_Problem statement_. Write the material out again exactly.

Items from a dataset:

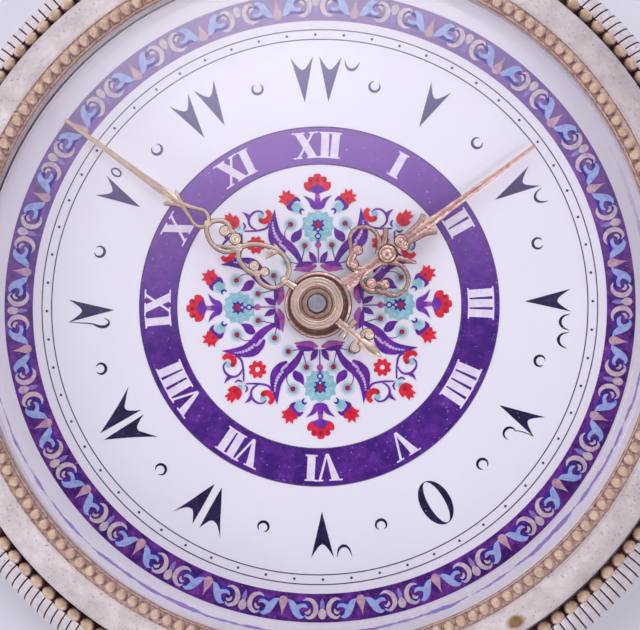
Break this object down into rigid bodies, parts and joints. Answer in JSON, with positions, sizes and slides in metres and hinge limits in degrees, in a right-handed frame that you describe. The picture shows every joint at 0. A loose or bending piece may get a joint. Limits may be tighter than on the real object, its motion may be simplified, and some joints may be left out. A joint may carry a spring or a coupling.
{
  "type": "watch dial",
  "caption": "Round enamel pocket watch dial with fretwork hands and their motion work, set in a beaded case band under a hinged glazed bezel.",
  "frame": {"origin": "on the hands' axis, in the plane of the case band's rear face, at the lowest point of the part", "axes": "+Z out of the dial towards the eye, +Y towards twelve o'clock, +X towards three o'clock"},
  "size_m": [0.0526, 0.0526, 0.0107],
  "materials": {
    "case_silver": "worn satin silver",
    "steel": "polished",
    "plate_brass": "gilt, fine grained",
    "gilt_brass": "rose gilt, engraved",
    "copper": "dull",
    "white_enamel": "glossy fired enamel",
    "crystal_glass": "polished",
    "ruby": "polished"
  },
  "bodies": {
    "case": {"case_band": "case_silver", "band_bead_row": "case_silver", "stem_tube": "steel", "bezel_hinge_knuckles": "case_silver", "bezel_hinge_pin": "steel", "mainplate": "plate_brass", "plate_jewels": "ruby", "centre_bush": "plate_brass", "minute_wheel_stud": "steel", "setting_wheel_stud": "steel", "case_screws": "steel", "dial_front_enamel": "white_enamel", "dial_copper_base": "copper", "dial_counter_enamel": "white_enamel", "dial_feet": "copper", "dial_foot_screws": "steel"},
    "bezel": {"bezel": "case_silver", "bezel_bead_row": "case_silver", "crystal": "crystal_glass"},
    "minute_hand": {"centre_arbor": "steel", "cannon_pinion": "steel", "minute_hand": "gilt_brass", "minute_hand_collet": "gilt_brass"},
    "hour_hand": {"hour_wheel": "plate_brass", "dial_spring_washer": "plate_brass", "hour_hand": "gilt_brass", "hour_hand_collet": "gilt_brass"},
    "minute_wheel": {"minute_wheel": "plate_brass", "minute_pinion": "steel"},
    "setting_wheel": {"setting_wheel": "steel"}
  },
  "joints": [
    {"name": "minute_hand_turn", "type": "hinge", "parent": "case", "child": "minute_hand", "pos_m": [0, 0, 0.005], "axis": [0, 0, -1], "continuous": true},
    {"name": "hour_hand_turn", "type": "hinge", "parent": "case", "child": "hour_hand", "pos_m": [0, 0, 0.005], "axis": [0, 0, -1], "continuous": true},
    {"name": "minute_wheel_turn", "type": "hinge", "parent": "case", "child": "minute_wheel", "pos_m": [0.0024, 0.00416, 0.0045], "axis": [0, 0, -1], "continuous": true},
    {"name": "setting_wheel_turn", "type": "hinge", "parent": "case", "child": "setting_wheel", "pos_m": [-0.0006, 0.00935, 0.0045], "axis": [0, 0, -1], "continuous": true},
    {"name": "bezel_hinge", "type": "hinge", "parent": "case", "child": "bezel", "pos_m": [-0.0253, 0, 0.0083], "axis": [0, -1, 0], "range_deg": [0, 100]}
  ],
  "couplings": [
    {"joint": "hour_hand_turn", "follows": "minute_hand_turn", "ratio": 0.083333},
    {"joint": "minute_wheel_turn", "follows": "minute_hand_turn", "ratio": -0.33333},
    {"joint": "setting_wheel_turn", "follows": "minute_hand_turn", "ratio": 0.5}
  ]
}
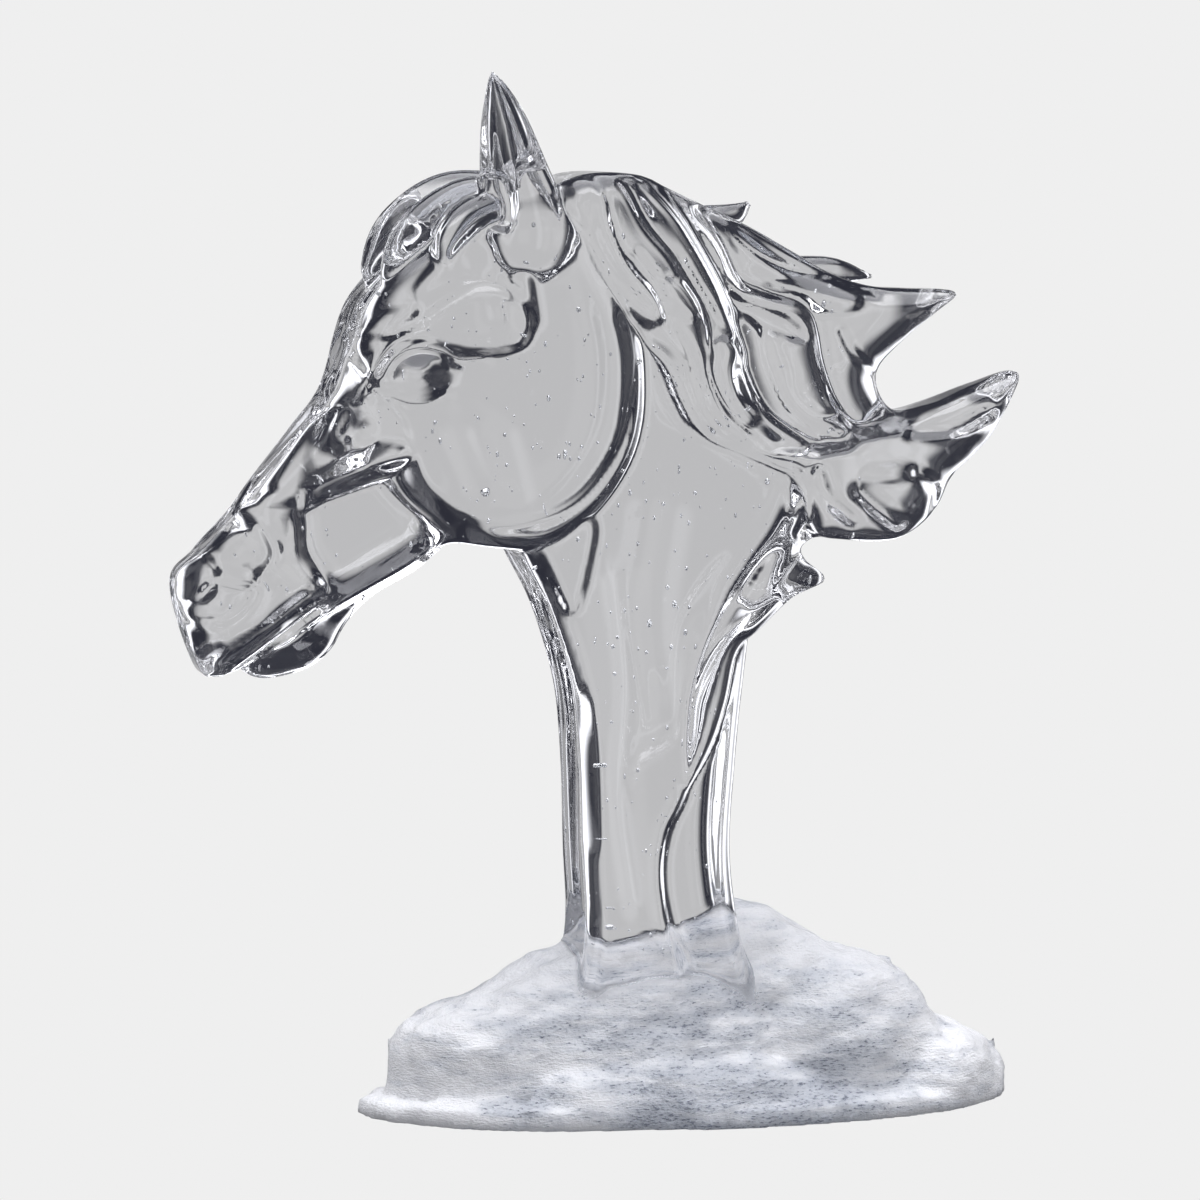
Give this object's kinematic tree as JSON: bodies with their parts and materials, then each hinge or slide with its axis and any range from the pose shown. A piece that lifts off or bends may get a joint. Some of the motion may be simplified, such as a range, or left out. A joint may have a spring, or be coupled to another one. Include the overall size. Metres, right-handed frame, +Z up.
{
  "type": "horse head sculpture",
  "caption": "Horse's head with a wind-blown mane and a long neck, cast in one block of clear resin with a rough frosted mound as its foot; it stands by its own weight.",
  "frame": {"origin": "middle of the bounding box on the plane that the mound stands on", "axes": "+Z up from the underside to the ear tips; the horse looks along -X, and its left side, the near side in the picture, faces -Y"},
  "size_m": [0.3277, 0.1248, 0.3993],
  "materials": {
    "clear_resin": "clear cast resin, polished on the horse, rough and frosted white on the mound, with small air bubbles"
  },
  "bodies": {
    "root": {"horse_head_casting": "clear_resin"}
  },
  "joints": []
}
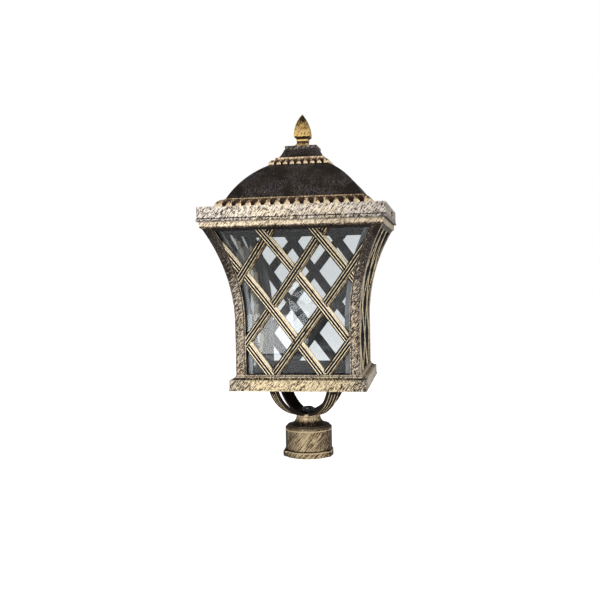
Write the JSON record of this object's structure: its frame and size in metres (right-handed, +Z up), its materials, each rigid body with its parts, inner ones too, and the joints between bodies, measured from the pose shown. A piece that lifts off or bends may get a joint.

_Complete response_.
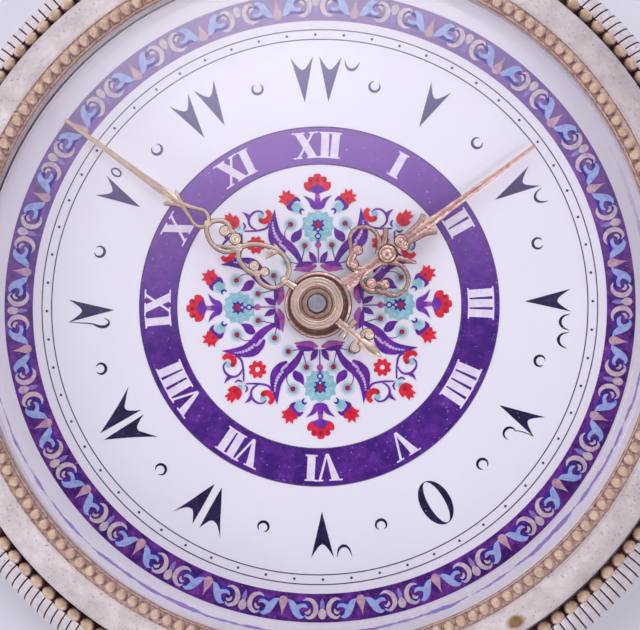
Break this object down into rigid bodies, parts and joints. Answer in JSON, with positions, sizes and slides in metres and hinge limits in degrees, in a right-handed frame that you describe. The picture shows every joint at 0. A loose or bending piece may get a joint. Limits may be tighter than on the real object, its motion may be simplified, and some joints may be left out. A joint may carry a spring or a coupling.
{
  "type": "watch dial",
  "caption": "Round enamel pocket watch dial with fretwork hands and their motion work, set in a beaded case band under a hinged glazed bezel.",
  "frame": {"origin": "on the hands' axis, in the plane of the case band's rear face, at the lowest point of the part", "axes": "+Z out of the dial towards the eye, +Y towards twelve o'clock, +X towards three o'clock"},
  "size_m": [0.0526, 0.0526, 0.0107],
  "materials": {
    "case_silver": "worn satin silver",
    "steel": "polished",
    "plate_brass": "gilt, fine grained",
    "gilt_brass": "rose gilt, engraved",
    "copper": "dull",
    "white_enamel": "glossy fired enamel",
    "crystal_glass": "polished",
    "ruby": "polished"
  },
  "bodies": {
    "case": {"case_band": "case_silver", "band_bead_row": "case_silver", "stem_tube": "steel", "bezel_hinge_knuckles": "case_silver", "bezel_hinge_pin": "steel", "mainplate": "plate_brass", "plate_jewels": "ruby", "centre_bush": "plate_brass", "minute_wheel_stud": "steel", "setting_wheel_stud": "steel", "case_screws": "steel", "dial_front_enamel": "white_enamel", "dial_copper_base": "copper", "dial_counter_enamel": "white_enamel", "dial_feet": "copper", "dial_foot_screws": "steel"},
    "bezel": {"bezel": "case_silver", "bezel_bead_row": "case_silver", "crystal": "crystal_glass"},
    "minute_hand": {"centre_arbor": "steel", "cannon_pinion": "steel", "minute_hand": "gilt_brass", "minute_hand_collet": "gilt_brass"},
    "hour_hand": {"hour_wheel": "plate_brass", "dial_spring_washer": "plate_brass", "hour_hand": "gilt_brass", "hour_hand_collet": "gilt_brass"},
    "minute_wheel": {"minute_wheel": "plate_brass", "minute_pinion": "steel"},
    "setting_wheel": {"setting_wheel": "steel"}
  },
  "joints": [
    {"name": "minute_hand_turn", "type": "hinge", "parent": "case", "child": "minute_hand", "pos_m": [0, 0, 0.005], "axis": [0, 0, -1], "continuous": true},
    {"name": "hour_hand_turn", "type": "hinge", "parent": "case", "child": "hour_hand", "pos_m": [0, 0, 0.005], "axis": [0, 0, -1], "continuous": true},
    {"name": "minute_wheel_turn", "type": "hinge", "parent": "case", "child": "minute_wheel", "pos_m": [0.0024, 0.00416, 0.0045], "axis": [0, 0, -1], "continuous": true},
    {"name": "setting_wheel_turn", "type": "hinge", "parent": "case", "child": "setting_wheel", "pos_m": [-0.0006, 0.00935, 0.0045], "axis": [0, 0, -1], "continuous": true},
    {"name": "bezel_hinge", "type": "hinge", "parent": "case", "child": "bezel", "pos_m": [-0.0253, 0, 0.0083], "axis": [0, -1, 0], "range_deg": [0, 100]}
  ],
  "couplings": [
    {"joint": "hour_hand_turn", "follows": "minute_hand_turn", "ratio": 0.083333},
    {"joint": "minute_wheel_turn", "follows": "minute_hand_turn", "ratio": -0.33333},
    {"joint": "setting_wheel_turn", "follows": "minute_hand_turn", "ratio": 0.5}
  ]
}
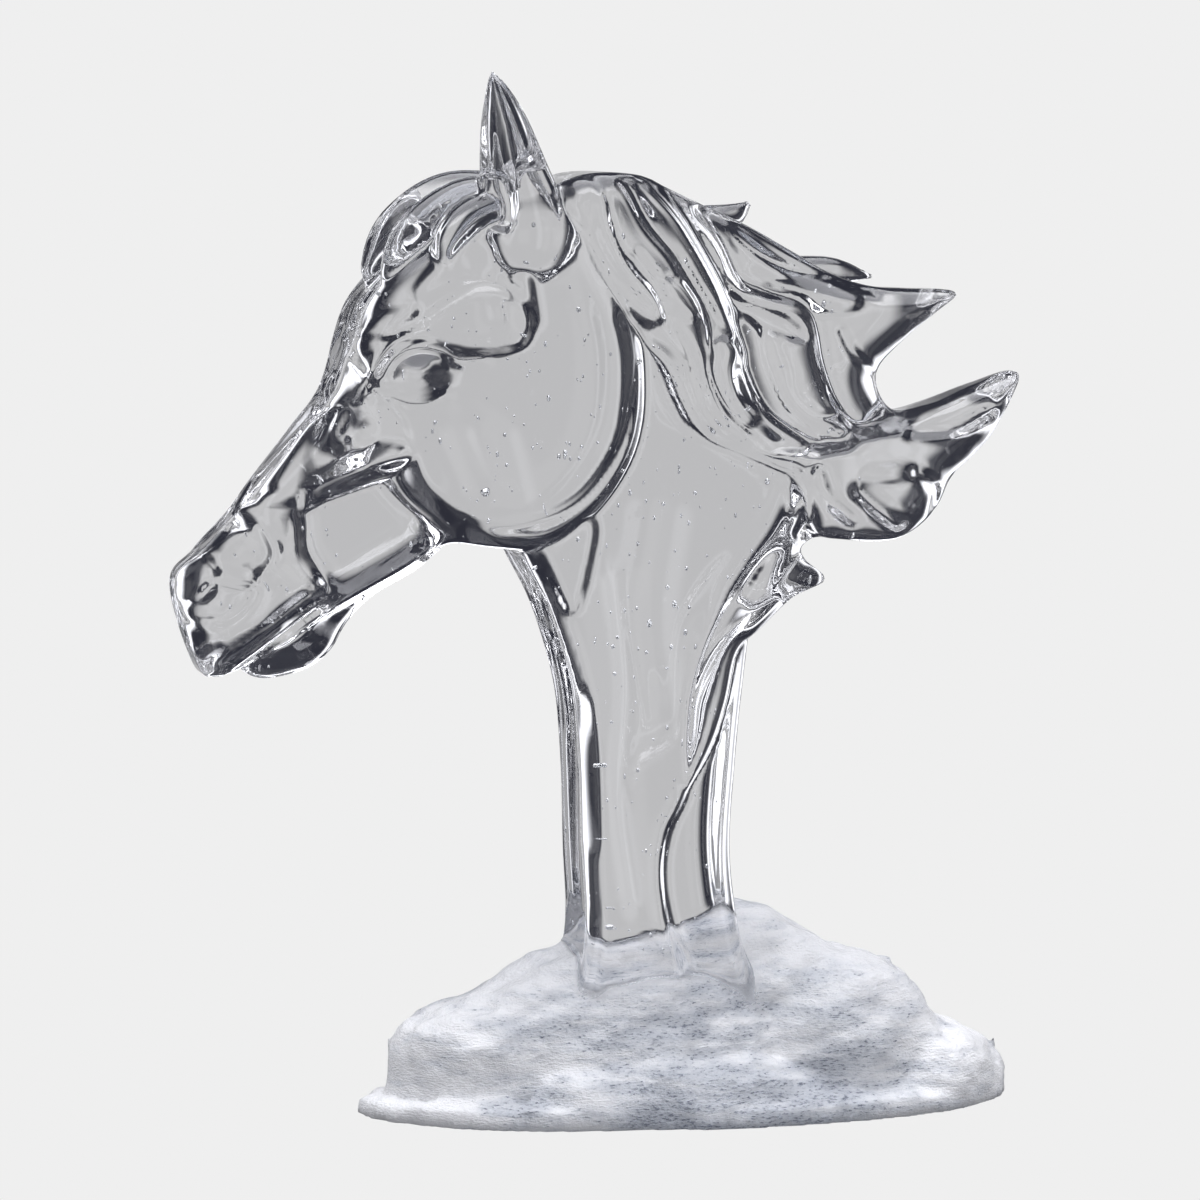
Give this object's kinematic tree as JSON: bodies with their parts and materials, then each hinge or slide with its axis and any range from the pose shown. A piece that lifts off or bends may get a joint. Some of the motion may be simplified, such as a range, or left out. A joint may have a spring, or be coupled to another one. Include the overall size. Metres, right-handed frame, +Z up.
{
  "type": "horse head sculpture",
  "caption": "Horse's head with a wind-blown mane and a long neck, cast in one block of clear resin with a rough frosted mound as its foot; it stands by its own weight.",
  "frame": {"origin": "middle of the bounding box on the plane that the mound stands on", "axes": "+Z up from the underside to the ear tips; the horse looks along -X, and its left side, the near side in the picture, faces -Y"},
  "size_m": [0.3277, 0.1248, 0.3993],
  "materials": {
    "clear_resin": "clear cast resin, polished on the horse, rough and frosted white on the mound, with small air bubbles"
  },
  "bodies": {
    "root": {"horse_head_casting": "clear_resin"}
  },
  "joints": []
}
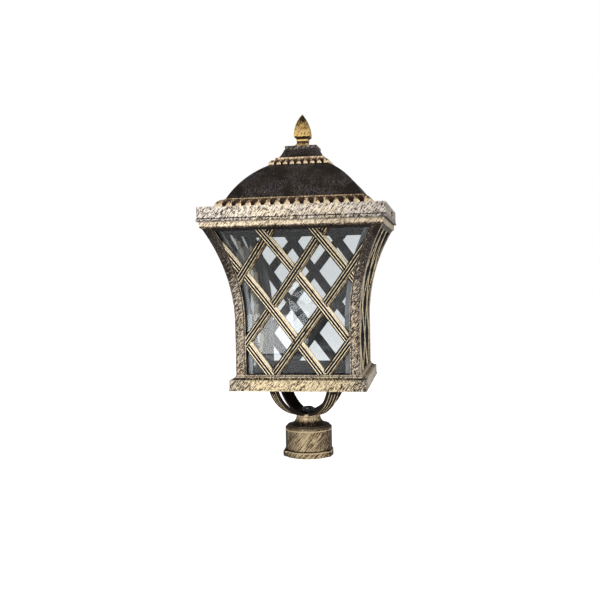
Write the JSON record of this object's structure: its frame and size in metres (right-handed, +Z up), its materials, each rigid body with its parts, inner ones too, and the joints between bodies, measured from the pose shown. A piece that lifts off or bends may get a joint.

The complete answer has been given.